Birds Birds Birds is directed by Ronnie Quinlan and is staged on Wednesday 23 at 8pm and Thursday 24 at 1pm.

Completing the new play line-up is Shane McDermott’s one-act, Producing Playmates, which is being produced by Fregoli Theatre as part of a double-bill with Joseph Chaikin and Sam Shepard’s Savage Love.

“It’s my first time writing a play on my own,” reveals McDermott. “It’s about a writer who’s trying to write a play and he invents this character who’s essentially his alter-ego. So it’s like there’s this debate or tussle between the author and his imagination, because he finds himself being prodded toward writing about things he feels uneasy about facing up to.

“We’re really looking forward to doing the play at the festival. We’ve already played at the Edinburgh Fringe and Electric Picnic and this is the first piece of new writing we’ve done, which is another step forward.”

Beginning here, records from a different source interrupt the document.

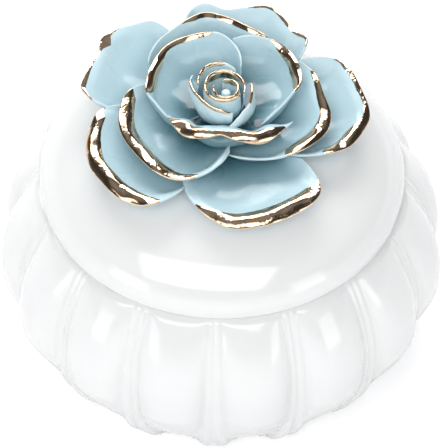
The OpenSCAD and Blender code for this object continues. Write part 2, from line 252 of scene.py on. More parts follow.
def cavity_line(z):
    return min(float(rib_line(z)) - valley_depth, float(lobe_line(z))) - bowl_wall


def fluted_radius(x, half_pitch, z):
    """Radius of the bowl at height z, x millimetres along the wall from the middle of a rib."""
    rib = rib_line(z)
    widening = (1 - z / bowl_height) ** rib_taper
    width = rib_half_width_top + (rib_half_width_foot - rib_half_width_top) * widening
    valley = rib - valley_depth
    start = lobe_start * width
    share = np.clip((x - start) / (half_pitch - start), 0, 1)
    swell = (1 - (1 - share) ** lobe_power) ** lobe_fullness
    lobe = valley + (lobe_line(z) - valley) * swell
    groove = rib_groove * np.exp(-((x / (groove_share * width)) ** 2))
    bead = np.maximum(rib - groove - valley_depth * (x / width) ** 4, valley - 1)
    h = np.clip(0.5 + 0.5 * (bead - lobe) / glaze_fill, 0, 1)
    filled = lobe + (bead - lobe) * h + glaze_fill * h * (1 - h)
    return np.where(x > bead_reach * width, lobe, filled)


def flute_places():
    """Angles round the bowl, and how far each is from its rib as a share of half a flute."""
    near = np.linspace(0, 1, flute_columns + 1) ** column_crowding
    share = np.concatenate([near, near[-2:0:-1]])
    step = np.concatenate([near, 2 - near[-2:0:-1]]) * 180 / lobes
    angles = np.concatenate([step + k * 360 / lobes for k in range(lobes)]) - 90
    return np.radians(angles), np.tile(share, lobes)


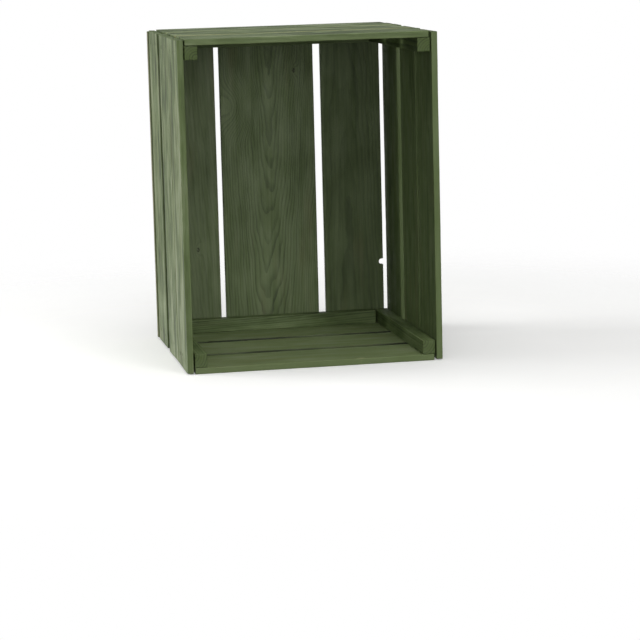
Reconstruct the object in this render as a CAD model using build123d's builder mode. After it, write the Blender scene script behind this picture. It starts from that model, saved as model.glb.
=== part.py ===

Producing Playmates is directed by Tracey Bruen and its cast features Shane McDermott himself, Maria Tivnan, and Daragh Finn. It’s on Wednesday 23 at 10.30pm and Thursday 24 at 4pm.

Alongside this exciting roster of new plays, the Galway Theatre Festival also features strong productions from Mephisto (Carol Ann Duffy’s The World’s Wife ) and Moonfish (Dennis Kelly’s After the End ) as well as musician/performer’s Aindrias de Staic’s rollicking solo show, The Year I Got Younger.

Full programme details can be obtained from Galway Arts Centre (091 - 65886 ) while bookings for festival events can be made at the Town Hall Theatre (091 - 569777 ).